[OBJECTIVE]
The material below contains a line with "---- Nameplate on" and a line with "obj.data.transform(world)". Copy exactly those two lines and all lines between them.

[MATERIAL]
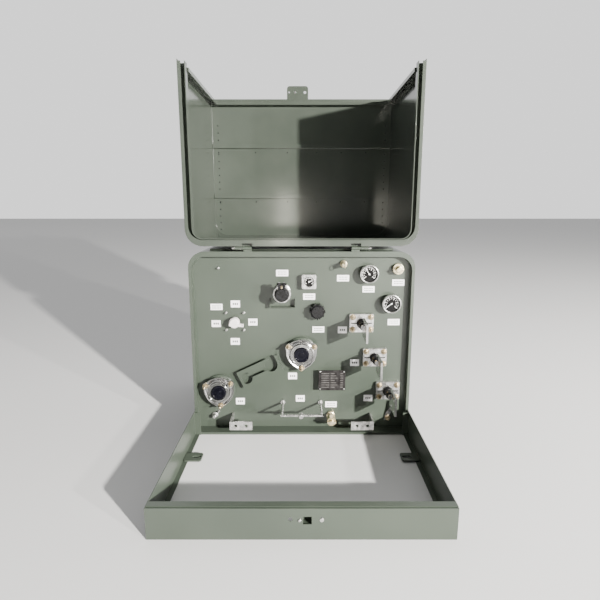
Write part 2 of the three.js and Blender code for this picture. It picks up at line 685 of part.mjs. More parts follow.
function bayonetFuse() {
  const [x, z] = FUSE;
  const stick = barY(x, z, STICK_RADIUS, FACE - HOLDER_FACE - 1, FACE + 130, 16);
  const seat = HOLDER_FACE + GAP;
  const cap = turned(x, z, [[0, seat], [29, seat], [29, 82], [24, 88], [0, 88]]);
  const latch = block(x - 14, x + 14, FACE - 84, FACE - HOLDER_FACE - 4, z + 20, z + 52);
  const eye = barX(FACE - 76, z + 44, 5, x - 20, x + 20, 10);
  const notch = block(x - 6, x + 6, FACE - 90, FACE - 60, z + 36, z + 60);
  return join(stick, cap, cut(latch, notch), eye);
}

// A shallow tray bent from one strip under the fuse: a floor and two upright cheeks.
const TRAY = { half: 54, bottom: 564, top: 600, reach: 24, thickness: 2 };

function dripTray() {
  const [x0, x1] = [FUSE[0] - TRAY.half, FUSE[0] + TRAY.half];
  const { bottom, top, reach, thickness } = TRAY;
  return cut(
    block(x0, x1, FACE - reach, FACE, bottom, top),
    block(x0 + thickness, x1 - thickness, FACE - reach - 1, FACE + 1, bottom + thickness, top + 1),
  );
}

add('fuse_holder', fuseHolder(), castMetal);
add('bayonet_fuse', bayonetFuse(), blackMoulding);
add('drip_tray', dripTray(), paint);

// ---- Gauges -----------------------------------------------------------------------------------------

// A round gauge is an open-faced case with its dial set back, and a needle on a short spindle.
function roundGauge([x, z], radius, stand) {
  const depth = stand + 22;
  return turned(x, z, [
    [0, GAP], [14, GAP], [14, stand], [radius - 4, stand], [radius, stand + 4], [radius, depth],
    [radius - 4, depth], [radius - 4, depth - 8], [0, depth - 8],
  ], 24);
}

function gaugeNeedle([x, z], length, out, angle) {
  const hub = new THREE.CylinderGeometry(3.2, 3.2, 2.4, 12);
  const pointer = new THREE.BoxGeometry(2.2, 1, length).translate(0, 0, length / 2 - length * 0.2);
  pointer.rotateY(angle);
  return join(solidOf(hub), solidOf(pointer)).translate([x, FACE - out, z]);
}

const GAUGES = [
  ['pressure_gauge', PRESSURE, 38, 12, -0.6],
  ['thermometer', THERMOMETER, 39, 12, -2.2],
];
for (const [name, place, radius, stand, angle] of GAUGES) {
  add(name, roundGauge(place, radius, stand), dial);
  add(`${name}_needle`, gaugeNeedle(place, radius * 0.8, stand + 14 + 2.4, angle), needle);
}

function levelGauge() {
  const [x, z] = LEVEL;
  const bezel = alongY(rectangle(60, 60, 6, x, z), FACE - 26, FACE - 12, 4);
  const body = barY(x, z, 24, FACE - 13, FACE - GAP, 24);
  const window = barY(x, z, 22, FACE - 27, FACE - 20, 24);
  return cut(join(bezel, body), window);
}

add('level_gauge', levelGauge(), zinc);
add('level_gauge_needle', gaugeNeedle(LEVEL, 16, 22, 1.2), needle);

// ---- Controls and small fittings ----------------------------------------------------------------------

// A knob with finger ribs round its edge, on a spindle through the panel.
function tapKnob() {
  const [x, z] = TAPS;
  const [radius, out, ribs] = [30, 40, 10];
  const body = turned(x, z, [
    [0, -40], [9, -40], [9, 6], [radius, 6], [radius, out - 6], [radius - 6, out], [0, out],
  ]);
  const grips = Array.from({ length: ribs }, (_, i) => {
    const angle = (i / ribs) * 2 * Math.PI;
    const [ribX, ribZ] = [x + radius * Math.cos(angle), z + radius * Math.sin(angle)];
    return barY(ribX, ribZ, 4, FACE - out + 5, FACE - 8, 6);
  });
  return join(body, ...grips);
}

// The switch is worked with a hook stick: a hub with a bar handle across it.
function switchHandle() {
  const [x, z] = SWITCH;
  const hub = turned(x, z, [[0, -60], [10, -60], [10, 10], [22, 12], [22, 34], [17, 40], [0, 40]]);
  const bar = new THREE.BoxGeometry(60, 12, 11).translate(11, 0, -6).rotateY(0.08);
  const grip = solidOf(bar).translate([x, FACE - 34, z]);
  const eye = barY(x + 35, z - 9, 3, FACE - 50, FACE - 20, 12);
  return cut(join(hub, grip), eye);
}

// The relief valve's ring is pulled straight out to vent the tank.
const RELIEF_TIP = 42;

function reliefValve() {
  const [x, z] = RELIEF;
  const body = turned(x, z, [
    [0, -20], [FITTING_HOLE - 2, -20], [FITTING_HOLE - 2, GAP], [15, GAP], [15, 12], [11, 14],
    [11, RELIEF_TIP], [0, RELIEF_TIP],
  ], 20);
  return cut(body, barY(x, z, 3.4, FACE - RELIEF_TIP - 1, FACE + 10, 12));
}

function reliefRing() {
  const [x, z] = RELIEF;
  const stem = barY(x, z, 3, FACE - RELIEF_TIP - 7, FACE - 20, 10);
  const head = barY(x, z, 8, FACE - RELIEF_TIP - 5, FACE - RELIEF_TIP - GAP, 16);
  const ring = new THREE.TorusGeometry(11, 1.6, 6, 14).rotateY(Math.PI / 2);
  const pull = solidOf(ring).translate([x, FACE - RELIEF_TIP - 16, z]);
  return join(stem, head, pull);
}

function fillPlug() {
  const [x, z] = FILL;
  const shank = barY(x, z, FITTING_HOLE - 2, FACE - 4, FACE + 18, 20);
  const flange = barY(x, z, 23, FACE - 18, FACE - GAP, 12);
  const neck = barY(x, z, 14, FACE - 30, FACE - 17, 20);
  const head = barY(x, z, 15, FACE - 42, FACE - 29, 4);
  return join(shank, flange, neck, head);
}

const DRAIN_TIP = 62;

function drainValve() {
  const [x, z] = DRAIN;
  const body = turned(x, z, [
    [0, -18], [FITTING_HOLE - 2, -18], [FITTING_HOLE - 2, GAP], [19, GAP], [19, 10], [15, 12], [15, 36],
    [19, 38], [19, DRAIN_TIP], [0, DRAIN_TIP],
  ], 20);
  const spout = barZ(x, FACE - 30, 8, z - 28, z, 12);
  return join(body, spout);
}

function drainHandle() {
  const [x, z] = DRAIN;
  const hub = barY(x, z, 9, FACE - DRAIN_TIP - 10, FACE - DRAIN_TIP - GAP, 12);
  const bar = block(x - 19, x + 19, FACE - DRAIN_TIP - 8, FACE - DRAIN_TIP - 3, z - 4, z + 4);
  return join(hub, bar);
}

add('tap_changer_knob', tapKnob(), blackMoulding);
add('switch_handle', switchHandle(), whiteMoulding);
add('relief_valve', reliefValve(), brass);
add('relief_ring', reliefRing(), brass);
add('fill_plug', fillPlug(), brass);
add('drain_valve', drainValve(), brass);
add('drain_handle', drainHandle(), brass);

// ---- Nameplate on its stand-off bracket -----------------------------------------------------------------

function nameplate() {
  const [x0, x1, z0, z1, stand] = [74, 190, 195, 287, 26];
  const bracket = [x0 + 6, x1 - 9].map((x) => block(x, x + 3, FACE - stand, FACE, z0 + 14, z1 - 14));
  return join(block(x0, x1, FACE - stand - 2, FACE - stand, z0, z1), ...bracket);
}

add('nameplate', nameplate(), etchedPlate);

export default transformer;
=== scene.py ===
import json
import math

import bmesh
import bpy
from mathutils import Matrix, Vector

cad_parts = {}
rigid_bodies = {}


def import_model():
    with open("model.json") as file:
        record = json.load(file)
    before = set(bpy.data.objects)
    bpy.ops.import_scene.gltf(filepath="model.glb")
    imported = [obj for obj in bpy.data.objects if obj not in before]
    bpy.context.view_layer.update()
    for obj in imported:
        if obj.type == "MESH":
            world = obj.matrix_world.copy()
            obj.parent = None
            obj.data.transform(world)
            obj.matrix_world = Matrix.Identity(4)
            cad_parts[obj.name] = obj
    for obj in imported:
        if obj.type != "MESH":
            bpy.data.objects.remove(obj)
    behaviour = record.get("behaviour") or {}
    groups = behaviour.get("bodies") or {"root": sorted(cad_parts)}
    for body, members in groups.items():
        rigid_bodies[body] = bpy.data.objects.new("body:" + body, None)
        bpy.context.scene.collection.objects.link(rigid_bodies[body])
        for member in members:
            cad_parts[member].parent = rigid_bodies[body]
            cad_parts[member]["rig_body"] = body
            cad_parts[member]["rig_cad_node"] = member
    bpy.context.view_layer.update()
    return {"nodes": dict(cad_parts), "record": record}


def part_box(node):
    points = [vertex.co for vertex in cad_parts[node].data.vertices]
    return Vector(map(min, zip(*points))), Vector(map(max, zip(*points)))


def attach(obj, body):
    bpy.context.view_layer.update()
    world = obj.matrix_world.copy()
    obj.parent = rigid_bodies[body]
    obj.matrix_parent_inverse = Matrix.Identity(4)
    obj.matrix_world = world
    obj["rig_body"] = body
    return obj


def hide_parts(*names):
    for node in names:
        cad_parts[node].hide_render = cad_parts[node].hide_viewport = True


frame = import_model()

# The floor, the camera and the lamps. The unit stands on a plain pale floor. Two low lamps on the
# right throw the fittings' shadows to the left, and a narrow lamp in front glints in the hood.
# The room's light is brighter behind the unit.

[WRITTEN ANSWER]
// ---- Nameplate on its stand-off bracket -----------------------------------------------------------------

function nameplate() {
  const [x0, x1, z0, z1, stand] = [74, 190, 195, 287, 26];
  const bracket = [x0 + 6, x1 - 9].map((x) => block(x, x + 3, FACE - stand, FACE, z0 + 14, z1 - 14));
  return join(block(x0, x1, FACE - stand - 2, FACE - stand, z0, z1), ...bracket);
}

add('nameplate', nameplate(), etchedPlate);

export default transformer;
=== scene.py ===
import json
import math

import bmesh
import bpy
from mathutils import Matrix, Vector

cad_parts = {}
rigid_bodies = {}


def import_model():
    with open("model.json") as file:
        record = json.load(file)
    before = set(bpy.data.objects)
    bpy.ops.import_scene.gltf(filepath="model.glb")
    imported = [obj for obj in bpy.data.objects if obj not in before]
    bpy.context.view_layer.update()
    for obj in imported:
        if obj.type == "MESH":
            world = obj.matrix_world.copy()
            obj.parent = None
            obj.data.transform(world)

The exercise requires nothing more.